Taking out the trash or burying the gold?
July 27, 2018 • 4 minute read
In a rush of activity before the long-awaited UK Parliamentary recess, government departments were busy ‘taking out the trash’ this week, publishing a flurry of written statements, policy updates and consultation responses.
These statements include innumerable press releases, news stories and speeches on subjects ranging from the biggest public sector pay rises in almost ten years to reminders of the rules around seahorses.
Flooding the media with so many documents and updates at once can be a smart, if Machiavellian, political comms strategy (particularly for governments under significant scrutiny), with the aim being to bury certain announcements or undesirable findings in the deluge and therefore prevent unwanted attention.

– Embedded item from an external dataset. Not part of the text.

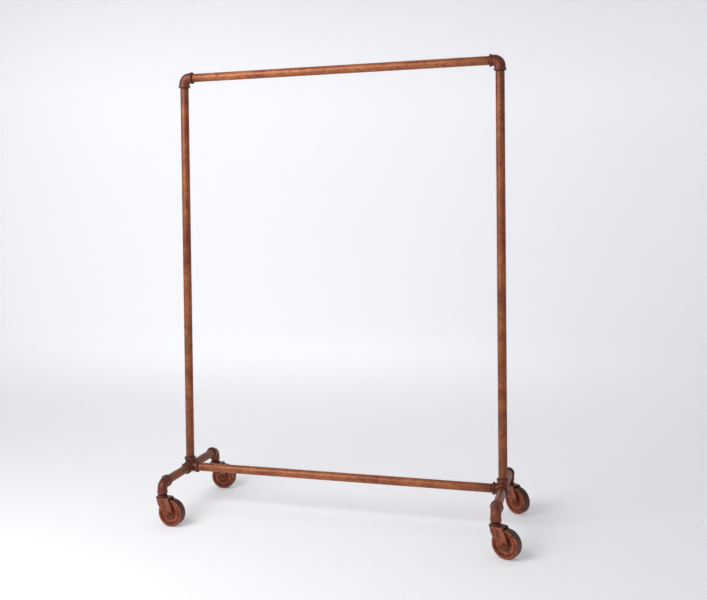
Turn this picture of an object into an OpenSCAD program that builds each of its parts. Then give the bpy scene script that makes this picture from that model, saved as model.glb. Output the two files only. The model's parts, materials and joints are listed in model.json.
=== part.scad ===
// Rolling clothes rack made of threaded iron pipe, banded pipe fittings and four swivel casters.
// Origin on the floor under the middle of the rack, +X along the hang bar, +Y to the rear, +Z up.

/* [Frame] */
// Distance between the two upright axes
rack_w = 1270; // [700:5:1800]
// Height of the hang bar axis above the floor
bar_z = 1740; // [900:5:2200]
// Distance between the front and rear caster stems
foot_spread = 476; // [300:2:700]

/* [Pipe] */
// Outside diameter of the pipe (1 inch nominal size)
pipe_od = 33.4; // [30:0.1:35]
// Wall thickness of the pipe
pipe_wall = 3.4; // [2.5:0.1:4]
// Distance from one thread crest to the next
thread_pitch = 2.2; // [1.8:0.1:3]
// Depth of the thread below the outside of the pipe
thread_depth = 1.1; // [0.5:0.1:1.5]
// Number of thread turns cut on each pipe end
thread_turns = 10; // [8:1:12]
// Length of pipe screwed into each fitting
engagement = 17; // [12:0.5:18]
// Outside diameter of the smaller nipple in each caster stem (3/4 inch nominal size)
nipple_od = 26.7; // [25:0.1:27]
// Wall thickness of the nipple
nipple_wall = 2.9; // [2:0.1:3]
// Distance from one nipple thread crest to the next
nipple_pitch = 1.8; // [1.6:0.1:2.2]

/* [Fittings] */
// Distance from the centre of a fitting to each of its faces
face_dist = 38.1; // [36:0.1:44]
// Outside diameter of the cast body between the bands
body_od = 41; // [40:0.5:43]
// Outside diameter of the band round each mouth
band_od = 46.5; // [45:0.5:50]
// Width of the band
band_w = 9; // [5:0.5:11]
// Outside diameter of the cast body at the stem mouth of a leg elbow
stem_body_od = 37; // [34:0.5:38]
// Outside diameter of the band round the stem mouth
stem_band_od = 39.5; // [39:0.5:43]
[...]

However, this can backfire if the potential good news stories are also lost in the deluge.
For example, arguably the biggest news to come out of ‘taking out the trash day’ was that around a million UK public sector workers will receive a pay rise. Whilst the media have picked this up, one wonders if the government missed an opportunity to make the most of this positive announcement after a decade of financial belt-tightening in public sector pay and amidst ongoing Brexit concerns.
While there are a few reasons why this government may want to shy away from public sector pay as an issue, there is clearly a case to be made for leveraging the positives. The broadly well-received announcements on the revised National Planning Policy Framework could be put into the same boat. Instead, the news was released just as parliament heads off on holiday.
In some respects, the barrage of pre-recess information represents a seasonal version of the ‘Friday Night Drop’. The FND emerged over two decades ago as a key tactic in financial public relations, with PRs leaking exclusive company information to a chosen City of London / Wall Street journalist on a Friday evening following the closure of the markets. The information would be used by the journalist in a key Sunday article, thus influencing share price come Monday morning market opening.
The practise was quickly adopted by political communicators, with governments and political parties using Friday evenings to leak – or ‘trail’ – potential policy ideas to key journalists, in order to use Sunday’s resultant coverage to test public reaction (often referred to as policy ‘kite-flying’). The technique was equally used to issue (and bury) the bad news in the Sunday newspapers that the government didn’t want to see front page of the weekday dailies.
The rise of the 24-hour news cycle and the growth of social media by the mid-2000s lead to the FND becoming a less effective tactic. These days, bad news is far more likely to see the light of day than in previous decades.
Nevertheless, the issue of timing the release of news (positive and negative) remains a key consideration for communicators in any field. The irony is that waiting until the last minute raises the chances of cynical assumptions (and headlines) being made.
It is a careful balancing act, but eagle-eyed reporters will find a story where there is one; how that story is found / delivered can have a significant impact on how it is perceived by the audience.